All the judges prepare for judicial conference, many as if for oral argument. Some judges strategize in their preparation. Prior to conference, a majority writer may think long and hard about whether to withdraw the opinion and rewrite when five or more judges voted in opposition to the majority opinion. The judges [who I interviewed] all felt that the effort costs are worth the benefits of conference…. There is an expectation that disagreements will be honestly aired at a conference that is “always heated and wonderful,” where the judges “really care and battle it out.” ….


            And the Conference has objectively proven successful: “Minds are changed when knowledgeable judges participate in discussion, even though they were not on the panel. Because everyone participates, and has at different times been a majority writer as well as an objector or dissenter, it is not personal…. . Judges listen to their colleagues and may change their minds.”

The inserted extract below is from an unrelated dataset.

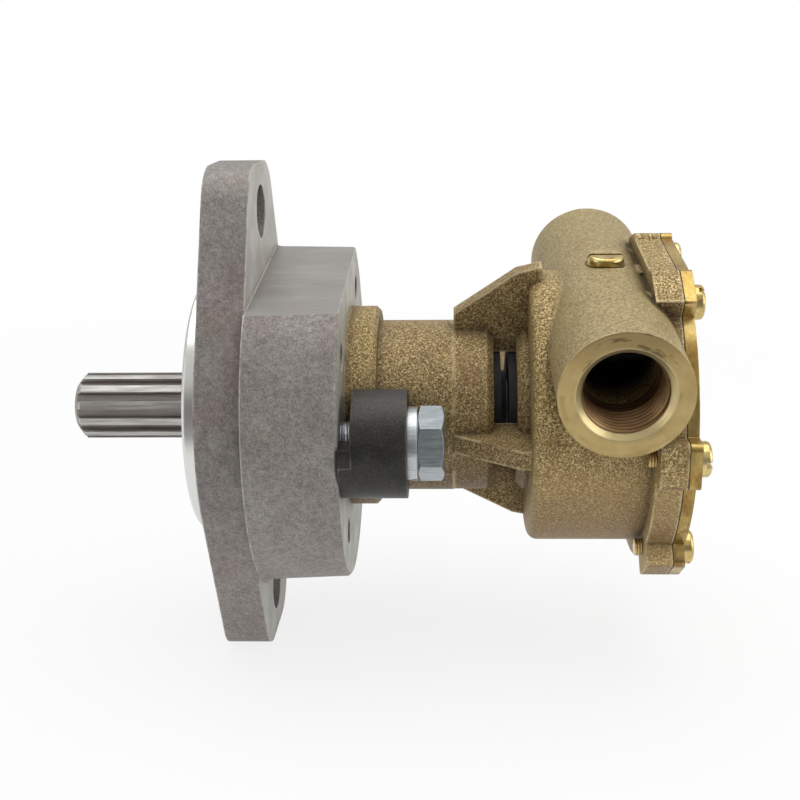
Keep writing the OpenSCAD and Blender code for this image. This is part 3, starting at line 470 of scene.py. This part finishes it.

            In a special insight, Judge Cohn Jubelirer notes, “Conference gives all the judges a voice in the decision, so everyone can be heard and then accept the decision. There is a sense that if some judges did not have input into the precedent, they might try to diminish it by distinguishing it in subsequent opinions.”

            Cohn Jubelirer completes her analysis with a nod towards empiricism. She seeks to determine, for the 304 workers’ compensation appeals adjudicated in the year 2007, whether the make-up of the various panels (on the criteria of political affiliation) yielded any meaningful difference in whether employer or injured worker prevailed. Though acknowledging that the data set she is using is small, she discerns, in the end, no bias. The welcome results of her study, she states, “support that there are no real panel composition effects based on political party.”

            With some luck, that is the result, in material part, of the judges effectively collaborating and seeking, wherever possible, a reasonable and accurate consensus.